Here's the accepted equation:  3 page views generate, on average, 45 hits. "Hits" are the total of files downloaded during a visit. Many times the "person" who pulled up the site, pulled up a bunch of files. It's not the total of people pulling up the site. It's not "people" but files!!!!

This blog has a LOT of page views and that's all that really counts because hits don't comment.

Ken














Saturday, December 30, 2017

Happy New Year, Snowshoe Flies And Mono Rigs

"It wouldn't matter what fly you used as long as it presented the right attitude, especially that half sunk posture in the surface film. The situation required a highly visible fly of roughly the right size and distinct body profile, fished half submerged in the surface film like an emerging mayfly." Bob Wyatt in What The Trout Said"
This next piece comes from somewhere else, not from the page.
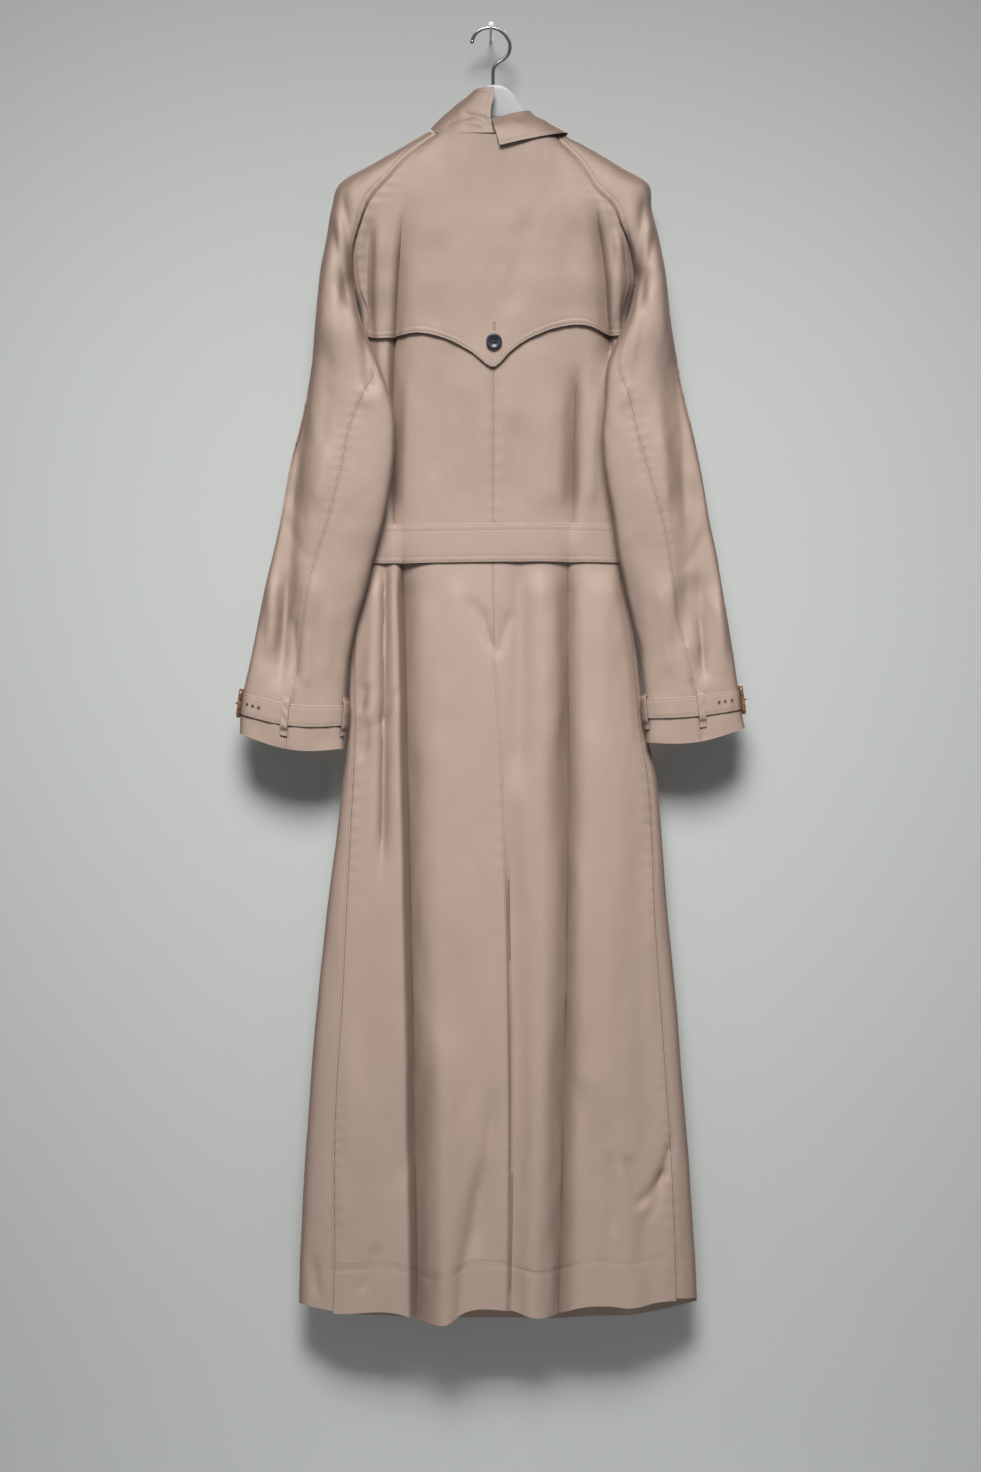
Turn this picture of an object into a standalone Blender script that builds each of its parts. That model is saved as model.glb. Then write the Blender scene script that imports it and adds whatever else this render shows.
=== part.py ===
# Trench coat on a hanger and a wall nail, seen from behind.
# Metres, +Z up. The nail enters the wall at the origin, the wall is the plane y = 0,
# and the coat hangs on its -Y side with its back to -Y. Left and right are as a viewer
# who faces the coat's back sees them. Tables hold millimetres.
import math

import bmesh
import bpy
import numpy as np

MM = 0.001

# Driving dimensions, millimetres
CLOTH = 1.6                 # cloth wall
SEAM = 0.3                  # gap between pieces at a seam
SEAM_SLACK = 0.06           # added to half a seam's gap, for curved seams
CORNER_GAPS = (0.75, 0.25, 0.1)  # added at the underarm, just below it and at the neck
HANGER_Y = -34.0            # middle plane of hanger and hook
SIDE_Y = -35.0              # where back and front meet at the body's sides
BELT_WIDTH = 44.0
BELT_WALL = 2.0
BELT_BUCKLE = (50.0, 60.0)  # across, high
BELT_BUCKLE_X = 8.0
BELT_BAR = 2.5              # radius of its bar
BELT_Z = -582.0
BELT_CLEAR = 0.5            # between belt and coat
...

First off, HAPPY NEW YEAR to all of you. Overall, it was a pretty good year without Springtime floods and Summertime droughts. It would be nice to finish 2017 with some milder weather but I will not complain. I'd like to thank everyone who availed themselves to my guide services this year AND to thank everyone who bothered to post comments throughout the year. This blog is the best source for information on fly fishing
for trout in Massachusetts!!!

Maybe it's these single digit days but I can't get rising trout off my brain. That means that it's time to tie some dry flies and not tiny flies either. I'm thinking of May and June evenings with hatching mayflies and caddis getting the trout active. And I'm also not thinking of placid glides but choppy riffles with trout poking their noses through the surface. It is my favorite dry fly water but it takes a fly that can stay visible through that rough ride. That's why I'm a convert to snowshoe hare wings. Above you see a size 14 emerger with parachute hackle. This critter is big and gives the impression of life (read trigger). Built on a curved hook it will require no tail but will float down riffles with it's ass-end sunk below the surface just like the real thing.
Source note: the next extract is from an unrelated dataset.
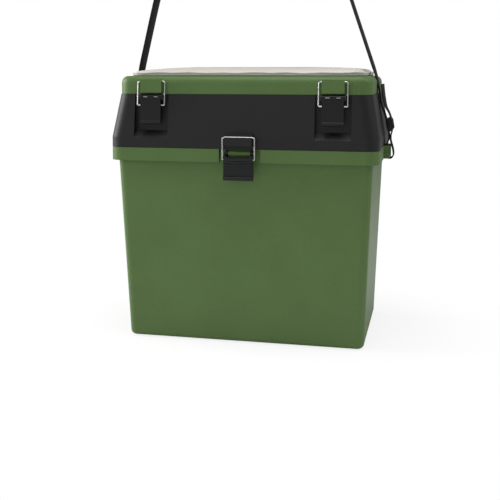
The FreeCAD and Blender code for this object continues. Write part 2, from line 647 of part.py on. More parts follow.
# Each cover: its node name, the sign of its X place and of its Y place
COVERS = [("front_left_cover", "-1", "-1"), ("front_right_cover", "1", "-1"),
          ("rear_left_cover", "-1", "1"), ("rear_right_cover", "1", "1")]
COVER_Z = f"({LID_FOOT} + cover_lift + cover_thickness / 2)"
COVER_X = "((cover_between + cover_width) / 2)"
COVER_AXIS_Y = "(cover_split / 2 + cover_rod)"
COVER_FAR_Y = "(cover_split / 2 + cover_depth)"
ROD_HALF = "(cover_width / 2 - cover_setback)"


def arm_starts(middle):
    """Where the two arms of a cover start along X."""
    return f"{middle} - {ROD_HALF} - fit - cover_arm", f"{middle} + {ROD_HALF} + fit"


def y_span(sign, near, far):
    """A Y range given for the rear, or its mirror at the front."""
    return (near, far) if sign == "1" else (f"-({far})", f"-({near})")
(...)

I've told the old story about how I was on the Deerfield around Pelham Brook when I encountered this guy wading downstream with a lightweight spinning rod and a bobber. I asked him how he was doing and what was he using. He said he caught and released two trout and was using a big, gnarly MONTANA NYMPH. "It's the only way I know how to fly fish" he said. I wished him luck and thought Buddy, you're not fly fishing. That was 1988.

It is amazing how this sport has changed over the years. What we would never consider "fly fishing" is now accepted as such. "Bounce Nymphing " became a west coast rage 10 or so years ago. It's formula is two or more flies tied to mono a few inches above a split shot. The rig is bounced along the bottom. Articles on this rig state that one can use a fly rod or, even better, a spinning rod and reel!!!! Again, I repeat,Buddy, you're not flyfishing.


People who toss 30 feet of mono with heavy nymph rigs are doing the same thing as my friend did on the Deerfield 30 years ago. You may call it fly fishing but it can only be considered a crude form of the sport. Yes, you can catch trout but you can do that with power bait too. BTW, there are "fly fishers" who argue for and use, scented flies!!!! Again,Buddy, you're not fly fishing!